Defendant answered by general demurrer, two special exceptions, a general denial, and a special answer, to the effect that San Antonio was the end of a division, at which place the train crew is changed upon trains arriving from Uvalde, which was well known to plaintiff, and tickets from Uvalde to Seguin consist of two parts, but not separated, and when taken up by the conductor between Uvalde and San Antonio only that part is detached which entitled the holder to passage from Uvalde to San Antonio, and the remainder of the ticket is returned to the passenger to be presented to the crew in charge of the train from San Antonio to Seguin, and, if plaintiff purchased a ticket on June 5, 1912, one portion thereof was detached and retained by defendant's servants, and the other returned to plaintiff, and it was plaintiff's fault that he did not present same to the conductor en route from San Antonio to Seguin; that, if he did not possess it, he had lost or misplaced ft, and was required under the law to pay the regular fare from San Antonio to Seguin; that, if in fact the ticket was presented to a servant of defendant, as alleged by plaintiff, and such servant refused or negligently failed to return the part entitling plaintiff to passage from San Antonio to Seguin, plaintiff could not take advantage of the negligence of such servant or excuse himself from not securing such portion of said ticket or another ticket, and plaintiff was guilty of contributory negligence in failing to take such steps, which bars him from recovering any damages except $1.05 overcharge.

The trial resulted in a verdict and judgment for plaintiff for $200. Defendant appealed.

By the first assignment of error complaint is made because the general demurrer was not sustained. We are of the opinion that the petition was sufficient as against a general demurrer. The assignment is overruled.

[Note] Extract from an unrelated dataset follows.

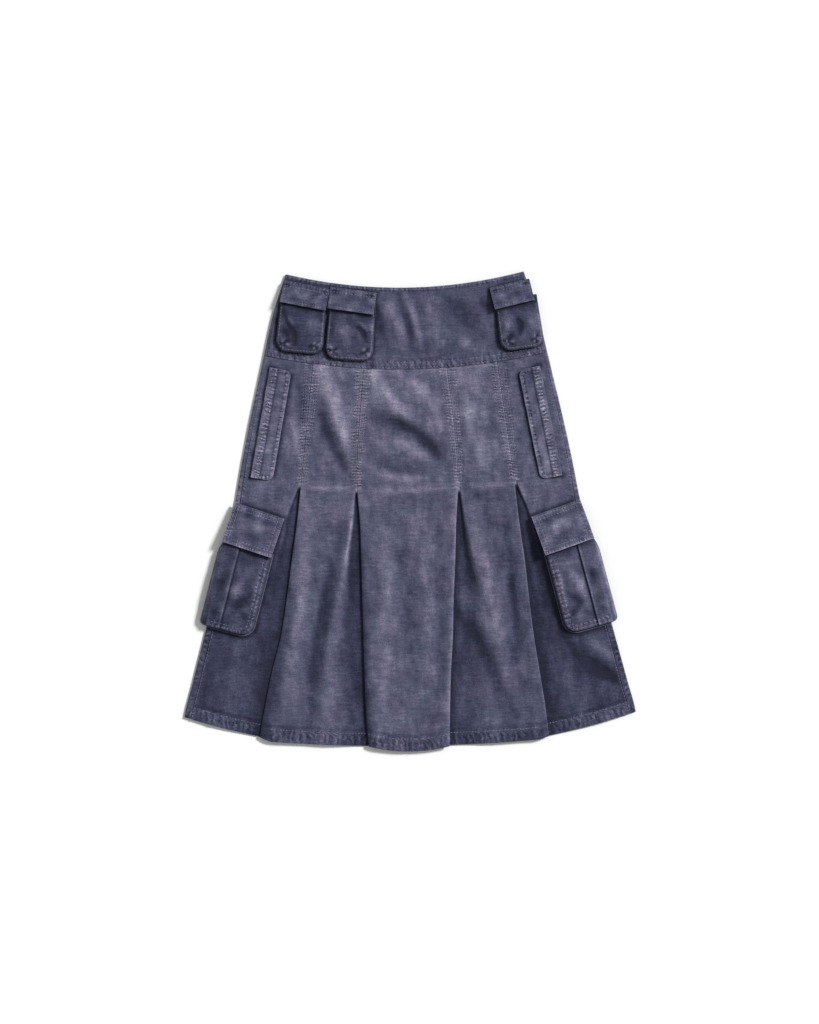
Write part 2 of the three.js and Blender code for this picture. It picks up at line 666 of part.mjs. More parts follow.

By the second assignment camplaint is made because defendant's first special exception was overruled. The exception was to the effect that the petition contained no allegation of damages beyond the overcharge of $1.05, wherefore defendant prayed that the plaintiff's prayer for the sum greater than said amount be stricken out. The petition contains no express statement that, by reason of his ejection from the train and the alleged insults accompanying same, he was damaged in the sum of $898.95; but the prayer is so worded that it amounts to an allegation that, by reason of the matters stated in the petition, plaintiff suffered actual damages to the amount of the difference between $900 and the $1.05 paid defendant by plaintiff. The pleading is awkwardly drawn in this respect; but we think the same was sufficient.

The third assignment is without merit, and is overruled.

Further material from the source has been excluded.